[Exercise]
Repeat the whole of the data, keeping every detail the same.

[Available data]

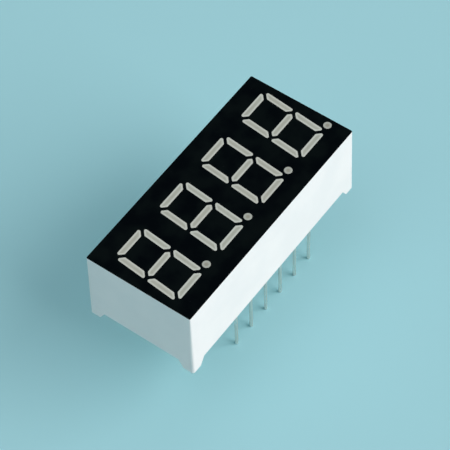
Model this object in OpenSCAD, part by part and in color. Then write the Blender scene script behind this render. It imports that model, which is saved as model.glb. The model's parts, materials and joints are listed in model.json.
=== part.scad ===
// Four-digit seven segment display module with an 8.1 mm character height.
//
// A white reflector housing carries a black printed face. Every segment and
// decimal point is a light bar of milky cast epoxy in a well of its own, with
// an LED chip and its bond wire at the bottom, on a circuit board that is
// potted in from behind. Two rows of round pins leave the back.
//
// The seating plane is the underside of the four corner feet, at z = 0, and
// the origin lies there at the centre of the pin pattern. The digits read
// along +X, their tops point to +Y, and the viewing face looks along +Z.

/* [Body] */
// Distance between the centres of neighbouring digits, a quarter of the body's length
digit_pitch = 6.78; // [6.6:0.01:8]
// Width of the body across the pin rows, at the face
body_width = 12.3; // [12.2:0.1:16]
// Height of the body, from the feet to the viewing face
body_height = 9.3; // [7:0.1:12]
// Thickness of the outer wall around the cavity at the back
wall = 0.45; // [0.4:0.01:0.5]
// Draft angle of the outer walls, which stand further apart towards the feet
draft = 1; // [0:0.25:2]
// Radius of the upright outer corners, at the face
corner_radius = 0.12; // [0.05:0.01:0.3]
// Radius of the upright corners inside the cavity
cavity_radius = 0.4; // [0.3:0.05:1]
// Thickness of the black layer printed on the face
mask_thickness = 0.05; // [0.02:0.01:0.2]

/* [Feet] */
// Height of the four feet below the lower edge of the walls
foot_height = 1; // [0.5:0.05:1.4]
// Width of a foot along each wall, at its tip
foot_width = 1.2; // [0.8:0.1:2.5]
// Extra width of a foot where it runs into the wall
foot_flare = 0.6; // [0.1:0.05:1]

/* [Digits] */
// Height of a digit
digit_height = 8.1; // [7.4:0.1:8.8]
// Width of a digit, measured before it is slanted
digit_width = 4.45; // [4:0.05:4.6]
// Width of a segment's stroke
stroke = 0.7; // [0.66:0.02:1]
// Clear distance between neighbouring segments, across their mitres
segment_gap = 0.35; // [0.15:0.01:0.4]
// How far the mitres beside the middle bar stand in from the outer edge
waist_inset = 0.28; // [0.2:0.01:0.4]
// Angle at which the digits lean to the right
slant = 5; // [0:0.5:10]
// Shift of the digits to the right of the middle of their quarter of the body
digit_shift = 0.03; // [-0.3:0.01:0.1]
// Radius of the sharp tips of the six outer segments
tip_radius = 0.18; // [0.05:0.01:0.2]
// Radius of the blunt corners of all segments and of the middle bar's tips
blunt_radius = 0.11; // [0.05:0.01:0.18]
// Diameter of a decimal point
dot_diameter = 0.85; // [0.75:0.05:1]
// Clear distance between a digit's outer edge and its decimal point
dot_gap = 0.22; // [0.15:0.01:0.25]

/* [Wells] */
// Depth of the straight part of a well, below the face
well_land = 1; // [0.4:0.1:2]
// Length of a well's opening at the board
well_floor_length = 1.4; // [1.3:0.1:2.2]
// Width of a well's opening at the board
well_floor_width = 0.6; // [0.5:0.02:0.64]
// Diameter of a decimal point's well at the board
dot_floor_diameter = 0.68; // [0.64:0.01:0.72]

/* [Board and potting] */
// Thickness of the circuit board
board_thickness = 1; // [0.6:0.1:1.6]
// Clearance between the board's edge and the cavity wall
board_clearance = 0.1; // [0.05:0.01:0.12]
// Depth of the potting under the board
potting_depth = 0.75; // [0.6:0.05:1]
// How far the potting stays below the lower edge of the walls
potting_recess = 0.4; // [0.1:0.05:0.6]
// Height of a solder joint
solder_height = 0.45; // [0.2:0.05:0.5]
// Diameter of a solder joint at the board
solder_diameter = 1; // [0.8:0.05:1.05]
// Diameter of a solder joint at its end
solder_tip_diameter = 0.55; // [0.5:0.05:0.75]

/* [Chips and bond wires] */
// Side of an LED chip
chip_size = 0.25; // [0.2:0.01:0.28]
// Height of an LED chip
chip_height = 0.2; // [0.1:0.01:0.3]
// Distance from the middle of a segment's well to its chip
chip_setback = 0.3; // [0.2:0.05:0.4]
// Distance from a segment's chip to the landing of its bond wire
wire_span = 0.65; // [0.5:0.05:0.8]
// Distance from the middle of a decimal point's well to its chip
dot_chip_setback = 0.12; // [0.1:0.01:0.14]
// Distance from a decimal point's chip to the landing of its bond wire
dot_wire_span = 0.32; // [0.28:0.01:0.34]
// Height of a bond wire's arch above the straight line between its ends
wire_rise = 0.25; // [0.1:0.05:0.4]
// Thickness and width of a bond wire
wire_size = 0.04; // [0.03:0.01:0.05]
// Length of the flat foot at each end of a bond wire
wire_foot = 0.06; // [0.04:0.01:0.08]

/* [Pins] */
// Pins in each of the two rows
pins_per_row = 6; // [4:1:8]
// Distance between neighbouring pins of a row
pin_pitch = 2.54; // [2:0.01:3]
// Places of the pins' grid left empty at the left end of each row
empty_places = 1; // [0:1:2]
// Least distance from the middle of a pin to the edge of the board
pin_edge = 0.5; // [0.5:0.05:1]
// Diameter of a pin
pin_diameter = 0.36; // [0.3:0.02:0.4]
// Diameter of the collar that locks a pin in the potting
collar_diameter = 0.7; // [0.6:0.05:0.8]
// Height of a pin's collar
collar_height = 0.6; // [0.4:0.05:0.65]
// Distance between a pin's collar and its solder joint
collar_gap = 0.1; // [0.05:0.05:0.2]
// Length of a pin below the seating plane
pin_length = 6.7; // [3:0.05:15]
// Chamfer at the end of a pin
pin_chamfer = 0.1; // [0.05:0.01:0.12]

/* [Hidden] */
$fn = 48;
// Largest angle that one facet of a rounded segment corner turns through
arc_step = 15;
// How far a cutting shape runs past the piece that it cuts
cut = 0.2;
digit_count = 4;
pin_count = 2 * pins_per_row;
body_length = digit_count * digit_pitch;
cavity_length = body_length - 2 * wall;
cavity_width = body_width - 2 * wall;
board_length = cavity_length - 2 * board_clearance;
board_width = cavity_width - 2 * board_clearance;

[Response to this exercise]
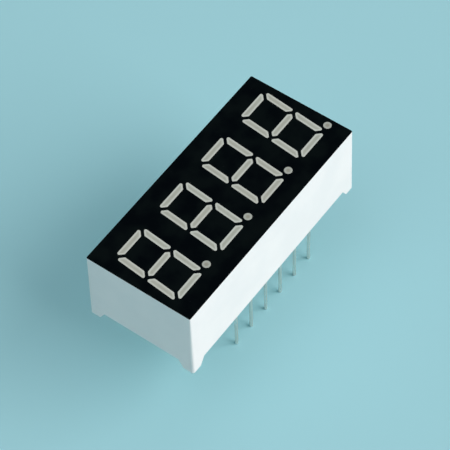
Model this object in OpenSCAD, part by part and in color. Then write the Blender scene script behind this render. It imports that model, which is saved as model.glb. The model's parts, materials and joints are listed in model.json.
=== part.scad ===
// Four-digit seven segment display module with an 8.1 mm character height.
//
// A white reflector housing carries a black printed face. Every segment and
// decimal point is a light bar of milky cast epoxy in a well of its own, with
// an LED chip and its bond wire at the bottom, on a circuit board that is
// potted in from behind. Two rows of round pins leave the back.
//
// The seating plane is the underside of the four corner feet, at z = 0, and
// the origin lies there at the centre of the pin pattern. The digits read
// along +X, their tops point to +Y, and the viewing face looks along +Z.

/* [Body] */
// Distance between the centres of neighbouring digits, a quarter of the body's length
digit_pitch = 6.78; // [6.6:0.01:8]
// Width of the body across the pin rows, at the face
body_width = 12.3; // [12.2:0.1:16]
// Height of the body, from the feet to the viewing face
body_height = 9.3; // [7:0.1:12]
// Thickness of the outer wall around the cavity at the back
wall = 0.45; // [0.4:0.01:0.5]
// Draft angle of the outer walls, which stand further apart towards the feet
draft = 1; // [0:0.25:2]
// Radius of the upright outer corners, at the face
corner_radius = 0.12; // [0.05:0.01:0.3]
// Radius of the upright corners inside the cavity
cavity_radius = 0.4; // [0.3:0.05:1]
// Thickness of the black layer printed on the face
mask_thickness = 0.05; // [0.02:0.01:0.2]

/* [Feet] */
// Height of the four feet below the lower edge of the walls
foot_height = 1; // [0.5:0.05:1.4]
// Width of a foot along each wall, at its tip
foot_width = 1.2; // [0.8:0.1:2.5]
// Extra width of a foot where it runs into the wall
foot_flare = 0.6; // [0.1:0.05:1]

/* [Digits] */
// Height of a digit
digit_height = 8.1; // [7.4:0.1:8.8]
// Width of a digit, measured before it is slanted
digit_width = 4.45; // [4:0.05:4.6]
// Width of a segment's stroke
stroke = 0.7; // [0.66:0.02:1]
// Clear distance between neighbouring segments, across their mitres
segment_gap = 0.35; // [0.15:0.01:0.4]
// How far the mitres beside the middle bar stand in from the outer edge
waist_inset = 0.28; // [0.2:0.01:0.4]
// Angle at which the digits lean to the right
slant = 5; // [0:0.5:10]
// Shift of the digits to the right of the middle of their quarter of the body
digit_shift = 0.03; // [-0.3:0.01:0.1]
// Radius of the sharp tips of the six outer segments
tip_radius = 0.18; // [0.05:0.01:0.2]
// Radius of the blunt corners of all segments and of the middle bar's tips
blunt_radius = 0.11; // [0.05:0.01:0.18]
// Diameter of a decimal point
dot_diameter = 0.85; // [0.75:0.05:1]
// Clear distance between a digit's outer edge and its decimal point
dot_gap = 0.22; // [0.15:0.01:0.25]

/* [Wells] */
// Depth of the straight part of a well, below the face
well_land = 1; // [0.4:0.1:2]
// Length of a well's opening at the board
well_floor_length = 1.4; // [1.3:0.1:2.2]
// Width of a well's opening at the board
well_floor_width = 0.6; // [0.5:0.02:0.64]
// Diameter of a decimal point's well at the board
dot_floor_diameter = 0.68; // [0.64:0.01:0.72]

/* [Board and potting] */
// Thickness of the circuit board
board_thickness = 1; // [0.6:0.1:1.6]
// Clearance between the board's edge and the cavity wall
board_clearance = 0.1; // [0.05:0.01:0.12]
// Depth of the potting under the board
potting_depth = 0.75; // [0.6:0.05:1]
// How far the potting stays below the lower edge of the walls
potting_recess = 0.4; // [0.1:0.05:0.6]
// Height of a solder joint
solder_height = 0.45; // [0.2:0.05:0.5]
// Diameter of a solder joint at the board
solder_diameter = 1; // [0.8:0.05:1.05]
// Diameter of a solder joint at its end
solder_tip_diameter = 0.55; // [0.5:0.05:0.75]

/* [Chips and bond wires] */
// Side of an LED chip
chip_size = 0.25; // [0.2:0.01:0.28]
// Height of an LED chip
chip_height = 0.2; // [0.1:0.01:0.3]
// Distance from the middle of a segment's well to its chip
chip_setback = 0.3; // [0.2:0.05:0.4]
// Distance from a segment's chip to the landing of its bond wire
wire_span = 0.65; // [0.5:0.05:0.8]
// Distance from the middle of a decimal point's well to its chip
dot_chip_setback = 0.12; // [0.1:0.01:0.14]
// Distance from a decimal point's chip to the landing of its bond wire
dot_wire_span = 0.32; // [0.28:0.01:0.34]
// Height of a bond wire's arch above the straight line between its ends
wire_rise = 0.25; // [0.1:0.05:0.4]
// Thickness and width of a bond wire
wire_size = 0.04; // [0.03:0.01:0.05]
// Length of the flat foot at each end of a bond wire
wire_foot = 0.06; // [0.04:0.01:0.08]

/* [Pins] */
// Pins in each of the two rows
pins_per_row = 6; // [4:1:8]
// Distance between neighbouring pins of a row
pin_pitch = 2.54; // [2:0.01:3]
// Places of the pins' grid left empty at the left end of each row
empty_places = 1; // [0:1:2]
// Least distance from the middle of a pin to the edge of the board
pin_edge = 0.5; // [0.5:0.05:1]
// Diameter of a pin
pin_diameter = 0.36; // [0.3:0.02:0.4]
// Diameter of the collar that locks a pin in the potting
collar_diameter = 0.7; // [0.6:0.05:0.8]
// Height of a pin's collar
collar_height = 0.6; // [0.4:0.05:0.65]
// Distance between a pin's collar and its solder joint
collar_gap = 0.1; // [0.05:0.05:0.2]
// Length of a pin below the seating plane
pin_length = 6.7; // [3:0.05:15]
// Chamfer at the end of a pin
pin_chamfer = 0.1; // [0.05:0.01:0.12]

/* [Hidden] */
$fn = 48;
// Largest angle that one facet of a rounded segment corner turns through
arc_step = 15;
// How far a cutting shape runs past the piece that it cuts
cut = 0.2;
digit_count = 4;
pin_count = 2 * pins_per_row;
body_length = digit_count * digit_pitch;
cavity_length = body_length - 2 * wall;
cavity_width = body_width - 2 * wall;
board_length = cavity_length - 2 * board_clearance;
board_width = cavity_width - 2 * board_clearance;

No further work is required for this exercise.